The concept for the entire system has achieved high-speed response through a real-time network of an I/O controller, which controls the input and output of motors and sensors, and an edge controller that handles deep learning processes. Above that is a master controller, which controls the entire robot.
The structure of a human neural network gave us the insight that led to separate master and edge controllers. The system hierarchy is divided in the same way people have a cerebrum and peripheral nerve: the edge controller, like a peripheral nerve, operates in areas the master controller—namely, the cerebrum—is not intended to. The reason for this separation is the huge difference in their processing speeds. Image processing executed by the master controller generally takes about 30 to 100 milliseconds. However, reflexive motion control has to process data at much faster speeds. Control of an industrial device would need to operate at 100 microseconds, or 0.1 milliseconds, for example.

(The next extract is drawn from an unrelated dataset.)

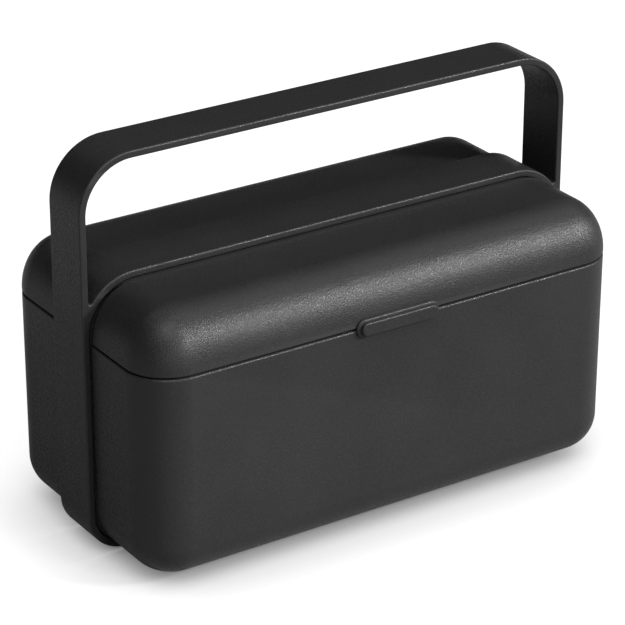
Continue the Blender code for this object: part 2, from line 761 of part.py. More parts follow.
def main():
    clear_scene()
    parts = new_collection("two_lid_lunch_box")
    tools = new_collection("cutters")
    shell = make_material("charcoal_plastic", CHARCOAL, 0.5, 0.0)
    core = make_material("core_plastic", CORE_BLACK, 0.6, 0.0)
    steel = make_material("pin_steel", STEEL, 0.32, 1.0)
    pad = make_material("foot_rubber", PAD_BLACK, 0.85, 0.0)
    grey = make_material("divider_plastic", DIVIDER_GREY, 0.5, 0.0)

    finish_part(build_handle_band(parts, tools), "handle_band", shell)
    finish_part(build_spine(parts, tools), "spine", core)

    tub = finish_part(build_tub(parts, tools), "front_tub", shell)
    rear_copy(tub, "rear_tub", parts)

    hinge = (0.0, HINGE_Y, HINGE_Z)
    lid = move_origin(finish_part(build_lid(parts, tools), "front_lid", shell), hinge)
    rear_copy(lid, "rear_lid", parts)

    pivot = (0.0, LATCH_Y, LATCH_Z)
    latch = move_origin(finish_part(build_latch(parts, tools), "front_latch", shell), pivot)
    rear_copy(latch, "rear_latch", parts)

    pin = rod("front_latch_pin", parts, pivot, LATCH_PIN_RADIUS, LATCH_PIN_LENGTH, "X", 16)
    rear_copy(finish_part(pin, "front_latch_pin", steel), "rear_latch_pin", parts)
    spring = finish_part(build_latch_spring(parts), "front_latch_spring", steel)
    rear_copy(spring, "rear_latch_spring", parts)

    number = 1
    for side in (-1, 1):
        place = (side * HINGE_X, HINGE_Y, HINGE_Z)
        name = f"hinge_pin_{number}"
        pin = rod(name, parts, place, HINGE_PIN_RADIUS, HINGE_PIN_LENGTH, "X", 16)
        finish_part(pin, name, steel)
        rear_copy(pin, f"hinge_pin_{number + 2}", parts)
        number += 1

    for i, x in enumerate(SCREW_X):
        name = f"band_screw_{i + 1}"
        finish_part(build_screw(name, parts, tools, x), name, steel)

    number = 1
    for y in (FOOT_Y, -FOOT_Y):
        for x in (-FOOT_X, FOOT_X):
            name = f"foot_{number}"
            finish_part(build_foot(name, parts, x, y), name, pad)
            number += 1

    divider = finish_part(build_divider(parts), "front_divider", grey)
    rear_copy(divider, "rear_divider", parts)


main()
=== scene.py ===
import json
import math

import bmesh
import bpy
from mathutils import Matrix, Vector


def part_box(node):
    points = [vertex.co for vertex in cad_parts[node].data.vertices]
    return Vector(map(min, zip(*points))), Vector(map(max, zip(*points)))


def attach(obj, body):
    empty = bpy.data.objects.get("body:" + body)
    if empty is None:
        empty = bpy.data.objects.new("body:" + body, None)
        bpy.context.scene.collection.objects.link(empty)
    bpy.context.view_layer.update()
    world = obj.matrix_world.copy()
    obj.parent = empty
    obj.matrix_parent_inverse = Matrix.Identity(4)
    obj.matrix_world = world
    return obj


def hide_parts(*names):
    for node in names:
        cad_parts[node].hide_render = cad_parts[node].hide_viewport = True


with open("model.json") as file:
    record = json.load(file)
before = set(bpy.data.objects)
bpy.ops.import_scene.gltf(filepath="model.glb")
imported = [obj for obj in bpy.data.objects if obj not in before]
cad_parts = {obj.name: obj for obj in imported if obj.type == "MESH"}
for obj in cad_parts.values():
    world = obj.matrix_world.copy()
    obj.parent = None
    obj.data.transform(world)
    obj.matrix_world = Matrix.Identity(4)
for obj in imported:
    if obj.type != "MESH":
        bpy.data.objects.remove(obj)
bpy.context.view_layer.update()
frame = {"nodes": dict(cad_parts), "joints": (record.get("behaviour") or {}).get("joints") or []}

MM = 0.001
JOINTS = {joint["name"]: joint for joint in frame["joints"]}

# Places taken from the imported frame
BAND_LOW, BAND_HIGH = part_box("handle_band")
TUB_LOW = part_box("front_tub")[0]
LID_LOW, LID_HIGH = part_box("front_lid")
LATCH_LOW, LATCH_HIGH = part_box("front_latch")
HINGE = Vector(JOINTS["front_lid_hinge"]["pos_m"])
PULL = Vector(JOINTS["front_latch_pull"]["pos_m"])

# Tolerances: merged points, points on one level, the rise of an upright edge, a sharp edge
MERGE = 0.000002
LEVEL = 0.000001
UPRIGHT = 0.0001
CREASE = math.radians(40)

# Strap ring, handle and the core inside the ring
STRAP = 2.9 * MM
STRAP_EDGE = 0.7 * MM
RING_TOP = 111.4 * MM
HANDLE_CORNER = 22.0 * MM
RING_TOP_CORNER = 22.0 * MM
RING_BOTTOM_CORNER = 16.0 * MM
FORK_RADIUS = 0.8 * MM
CORE_EDGE = 0.25 * MM

# Tubs; the hook's section is pairs (y, height) in millimetres
SEAM_GAP = 0.8 * MM
TUB_RIM = LID_LOW.z - SEAM_GAP
TUB_RIM_ROUND = 0.85 * MM
TUB_INNER_ROUND = 0.8 * MM
TUB_WALL = 2.2 * MM
TUB_CORNER = 17.5 * MM
TUB_BOTTOM_ROUND = 15.0 * MM
TUB_DRAFT = 0.002
WALL_BITE = 1.2 * MM
LUG_EDGE = 0.2 * MM
HOOK_X = 50.0 * MM
HOOK_HALF = 6.0 * MM
HOOK_SECTION = ((-12.6, 66.0), (-7.2, 66.0), (-7.2, 60.0), (-4.8, 60.0), (-4.8, 68.5), (-12.6, 68.5))
FOOT_CLEARANCE = 0.3 * MM
FOOT_SEAT = 0.8 * MM

# Lids
LID_WALL = 2.0 * MM
LID_ROUND = 17.5 * MM
LID_STRETCH = 20.9 / 17.5
LID_RIM_ROUND = 0.4 * MM
LID_INNER_ROUND = 1.6 * MM
ROUND_STEPS = 20

# Hinges: two knuckles of the lid, either side of a post of the tub
HINGE_X = 75.0 * MM
HINGE_BORE = 1.05 * MM
HINGE_BORE_END = HINGE_X + 15.0 * MM
KNUCKLE_X = 9.24 * MM
KNUCKLE_HALF = 2.25 * MM
KNUCKLE_RADIUS = 2.4 * MM
KNUCKLE_REACH = 3.5 * MM
KNUCKLE_ROOT = 1.4 * MM
NOTCH_HALF = 7.0 * MM
NOTCH_Y = (-18.6 * MM, -11.0 * MM)
NOTCH_Z = (86.0 * MM, 107.9 * MM)
POST_HALF = 6.6 * MM
POST_BARREL = 1.9 * MM
POST_FRONT = 1.5 * MM
POST_BACK = 1.1 * MM
POST_FOOT_Y = (-13.7 * MM, -12.2 * MM)
POST_FOOT = 82.0 * MM
POST_FRONT_BEND = (93.0 * MM, 98.0 * MM)
POST_BACK_BEND = (95.0 * MM, 98.5 * MM)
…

- In terms of systems, mine is a predictive one. The robot takes into account camera data and its own posture at the present moment to sequentially predict how far to reach out its hand to open the door in the next moment. The robot can predict what to do next but cannot move reactively. If someone bumps into the robot or suddenly gives it something for instance, the robot cannot respond to the interaction or abrupt disturbance. I want to create a machine that moves more like a human by integrating both predictive and reflexive systems. Therein, I work on the predictive systems while Kazushi creates the reflexive ones to generate movement. This integration between predictive and reflexive systems is key to achieving human-like movement, such as a robot not spilling a drop of water in a glass it is given even when suddenly pushed.

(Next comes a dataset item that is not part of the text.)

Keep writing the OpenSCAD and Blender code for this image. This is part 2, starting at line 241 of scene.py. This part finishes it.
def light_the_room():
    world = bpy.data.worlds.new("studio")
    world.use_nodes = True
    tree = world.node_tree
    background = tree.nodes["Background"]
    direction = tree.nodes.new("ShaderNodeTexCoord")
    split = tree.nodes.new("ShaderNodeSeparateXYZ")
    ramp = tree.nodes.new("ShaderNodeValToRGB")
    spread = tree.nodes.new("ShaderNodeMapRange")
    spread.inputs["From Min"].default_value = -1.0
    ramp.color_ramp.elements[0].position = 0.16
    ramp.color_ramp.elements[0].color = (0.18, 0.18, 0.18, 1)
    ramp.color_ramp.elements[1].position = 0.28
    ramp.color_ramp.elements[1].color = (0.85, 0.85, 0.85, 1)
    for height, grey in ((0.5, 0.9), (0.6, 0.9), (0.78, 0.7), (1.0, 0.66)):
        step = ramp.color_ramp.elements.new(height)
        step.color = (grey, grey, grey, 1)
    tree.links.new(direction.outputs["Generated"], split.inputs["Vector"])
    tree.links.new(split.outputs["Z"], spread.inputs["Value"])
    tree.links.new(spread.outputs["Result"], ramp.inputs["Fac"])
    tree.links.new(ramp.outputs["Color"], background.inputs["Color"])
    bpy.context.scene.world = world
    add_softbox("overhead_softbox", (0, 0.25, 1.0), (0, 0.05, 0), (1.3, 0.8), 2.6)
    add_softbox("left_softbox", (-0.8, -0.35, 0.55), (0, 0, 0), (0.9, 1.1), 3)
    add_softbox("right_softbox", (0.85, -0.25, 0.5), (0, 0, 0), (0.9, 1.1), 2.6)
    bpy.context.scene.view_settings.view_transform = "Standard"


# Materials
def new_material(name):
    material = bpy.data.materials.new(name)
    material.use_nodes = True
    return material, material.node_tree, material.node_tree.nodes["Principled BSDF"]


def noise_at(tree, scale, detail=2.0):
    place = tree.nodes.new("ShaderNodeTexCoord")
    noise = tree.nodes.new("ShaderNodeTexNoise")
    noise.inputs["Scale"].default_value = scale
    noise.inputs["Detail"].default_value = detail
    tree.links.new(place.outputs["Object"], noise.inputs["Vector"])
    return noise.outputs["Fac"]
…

- People tend to wonder how important real-time reflexes are for a robot, but that is only because the potential hasn’t been explored yet. I am sure there are many latent needs yet to be discovered. One example would be a person trying to shake hands with a robot. It’s difficult for a robot to reach out its hand at the same speed as a person finds normal, even when someone reaches out their own hand. These types of situations will most likely cause stress as people begin to really coexist with robots. As a device proficient at input and out, I think FPGAs can solve the problems that we are not even aware of yet.
- At present, people are pretty forgiving with things robots do, even if it is a bit strange. In the worlds like we see in comics and movies though, robots in various forms live a normal life alongside mankind. That is the kind of world I want to create.
Robot development requiring
both theory and practice
- I entered the department of electronics and control engineering at my college of technology, which is a department teaching both machinery and electricity. I studied for five years primarily learning about machinery, spending most of my time building mechanisms by drawing schematics and operating a lathe, while occasionally touching on the electrical side of things. I learned about how to build robots when I entered the NHK Robocon College of Technology, which is a competition of ideas and a robot contest for college of technology students throughout Japan, organized by the nation’s public broadcaster. I knew I needed to learn about smart robots when I went on to higher education. I liked computers and programming, so I changed my focus and took the plunge into the department of informatics. I’ve loved building robots since I was a young. I feel like I go into the office to play at work every day.
- I majored in computer science. I started in the field of embedded systems when I joined the laboratory, where I began researching FPGAs. Robots were not in my field of expertise, but from my university days I had released code on GitHub, a software development platform, which Hitachi personnel apparently saw during the interview process. I heard the geekiness of actually writing code is what made me stand out [laughs].
- I think college of technology graduates tend to excel in hands-on work. On the other hand, university graduates who have really learned the theory are often better at theorizing.
- I think this type of research requires both theoretical and practical approaches. Only approaching it theoretically, this type of development would be impossible because no one could do the practical coding, or implementation. My team and I are always writing code, just like I am sure Hiroshi is. This routine task is most of what we do, other than external presentations and participation in academic meetings. We do everything on our own from the circuit board designs to the logic designs and implementation of FPGAs as well as the design and implementation of the software.
- The best teams for building robots are made up of multiple people versed in many different fields. The easiest teams to work with share a common base while each person specializes in a different field.
For humans and robots
- We talk with various people about how to expand our research in the future and the types of products to implement our work. The biggest challenge is quality assurance. When AI is considered a black box, I think the most difficult part is to guarantee operational precision and safety.
- Robots of course need to be safe for humans and robots to get along, but the way that we digitalize the sensations of humans in robots and share that information as data is also important. I think it would be fantastic if we could digitalize and implement something similar to the five human senses in robots using embedded systems and FPGA technologies.
- The endeavor to build a robot is just like trying to create a human. The head of a joint research project who helped me a lot when I was a university student told us we needed to create a brain to learn about the brain. To build a robot capable of doing something using deep learning, we need to understand what’s happening in the brain and how thought works. I hope to someday build a human-like robot.